==== COLLECTED MATERIAL ====

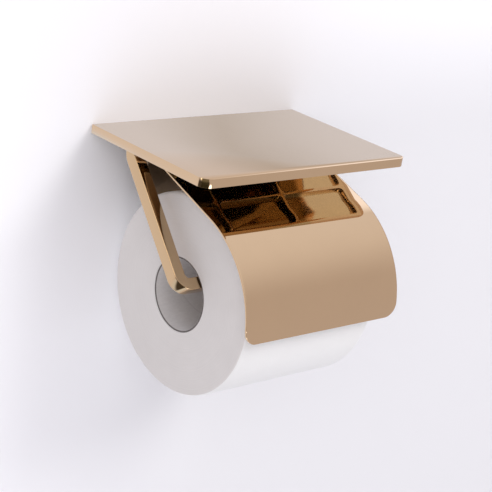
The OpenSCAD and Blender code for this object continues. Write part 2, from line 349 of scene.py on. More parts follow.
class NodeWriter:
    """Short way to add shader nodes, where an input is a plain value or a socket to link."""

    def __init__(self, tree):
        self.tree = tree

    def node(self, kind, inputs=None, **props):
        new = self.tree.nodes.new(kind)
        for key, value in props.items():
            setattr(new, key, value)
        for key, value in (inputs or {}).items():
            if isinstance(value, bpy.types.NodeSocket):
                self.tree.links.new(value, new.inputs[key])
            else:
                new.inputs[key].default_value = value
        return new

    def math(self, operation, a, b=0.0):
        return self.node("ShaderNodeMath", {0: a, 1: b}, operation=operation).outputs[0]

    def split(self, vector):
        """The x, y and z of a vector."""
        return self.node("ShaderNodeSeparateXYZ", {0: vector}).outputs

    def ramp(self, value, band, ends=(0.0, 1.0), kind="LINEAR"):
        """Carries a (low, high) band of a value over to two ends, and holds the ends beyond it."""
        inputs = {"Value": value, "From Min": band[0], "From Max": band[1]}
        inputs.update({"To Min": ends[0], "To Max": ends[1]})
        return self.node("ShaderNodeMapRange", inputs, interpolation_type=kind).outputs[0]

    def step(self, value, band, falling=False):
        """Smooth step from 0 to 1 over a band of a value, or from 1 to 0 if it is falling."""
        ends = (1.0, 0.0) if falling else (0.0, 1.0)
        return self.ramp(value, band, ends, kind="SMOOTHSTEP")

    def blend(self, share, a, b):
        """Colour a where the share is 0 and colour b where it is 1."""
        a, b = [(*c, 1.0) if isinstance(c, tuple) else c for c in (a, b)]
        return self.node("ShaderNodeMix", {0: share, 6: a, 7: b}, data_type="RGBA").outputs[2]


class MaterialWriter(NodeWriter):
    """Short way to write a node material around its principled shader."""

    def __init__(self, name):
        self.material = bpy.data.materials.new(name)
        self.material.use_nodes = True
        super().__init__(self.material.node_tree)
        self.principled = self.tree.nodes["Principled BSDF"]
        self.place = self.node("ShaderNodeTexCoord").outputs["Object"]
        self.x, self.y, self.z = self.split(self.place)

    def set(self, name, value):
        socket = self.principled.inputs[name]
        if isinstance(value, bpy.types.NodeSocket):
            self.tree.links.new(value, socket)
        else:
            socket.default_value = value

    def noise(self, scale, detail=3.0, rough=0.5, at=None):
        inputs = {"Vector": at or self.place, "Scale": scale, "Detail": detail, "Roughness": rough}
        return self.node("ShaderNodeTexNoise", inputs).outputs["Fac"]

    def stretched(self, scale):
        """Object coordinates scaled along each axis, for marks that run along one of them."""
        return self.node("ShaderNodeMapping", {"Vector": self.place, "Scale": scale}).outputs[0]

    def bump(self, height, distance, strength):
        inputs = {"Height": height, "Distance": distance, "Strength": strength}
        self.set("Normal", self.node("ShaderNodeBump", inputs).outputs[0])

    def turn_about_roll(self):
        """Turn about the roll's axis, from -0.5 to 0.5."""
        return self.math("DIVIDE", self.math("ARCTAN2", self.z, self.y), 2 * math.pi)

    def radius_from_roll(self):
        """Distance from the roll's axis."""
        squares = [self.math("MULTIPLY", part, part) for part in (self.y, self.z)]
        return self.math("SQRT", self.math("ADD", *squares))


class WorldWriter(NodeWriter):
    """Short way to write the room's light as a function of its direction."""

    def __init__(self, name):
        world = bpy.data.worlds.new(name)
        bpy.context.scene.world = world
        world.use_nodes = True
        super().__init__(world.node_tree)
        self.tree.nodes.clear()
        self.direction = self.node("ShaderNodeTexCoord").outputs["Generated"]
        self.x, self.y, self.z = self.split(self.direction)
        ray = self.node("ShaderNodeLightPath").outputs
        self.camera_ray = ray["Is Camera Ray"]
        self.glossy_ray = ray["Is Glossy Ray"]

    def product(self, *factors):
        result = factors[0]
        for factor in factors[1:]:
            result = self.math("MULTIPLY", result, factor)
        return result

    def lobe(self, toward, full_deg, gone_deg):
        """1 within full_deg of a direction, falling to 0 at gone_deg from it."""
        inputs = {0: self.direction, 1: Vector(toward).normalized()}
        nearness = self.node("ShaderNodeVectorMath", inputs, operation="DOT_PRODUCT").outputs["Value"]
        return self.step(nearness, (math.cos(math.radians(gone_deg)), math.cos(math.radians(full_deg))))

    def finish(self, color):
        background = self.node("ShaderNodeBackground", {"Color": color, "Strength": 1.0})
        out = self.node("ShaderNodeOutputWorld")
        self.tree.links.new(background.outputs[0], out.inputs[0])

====

# EXERCISE
Print from the first line through the line that contains "to add shader", please, including both, and leave out every line outside that stretch.

# TASK RESPONSE
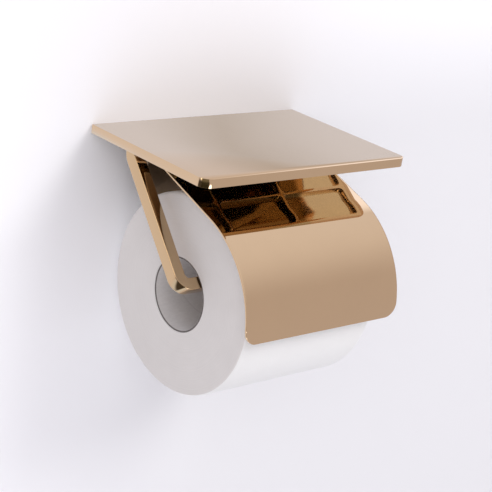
The OpenSCAD and Blender code for this object continues. Write part 2, from line 349 of scene.py on. More parts follow.
class NodeWriter:
    """Short way to add shader nodes, where an input is a plain value or a socket to link."""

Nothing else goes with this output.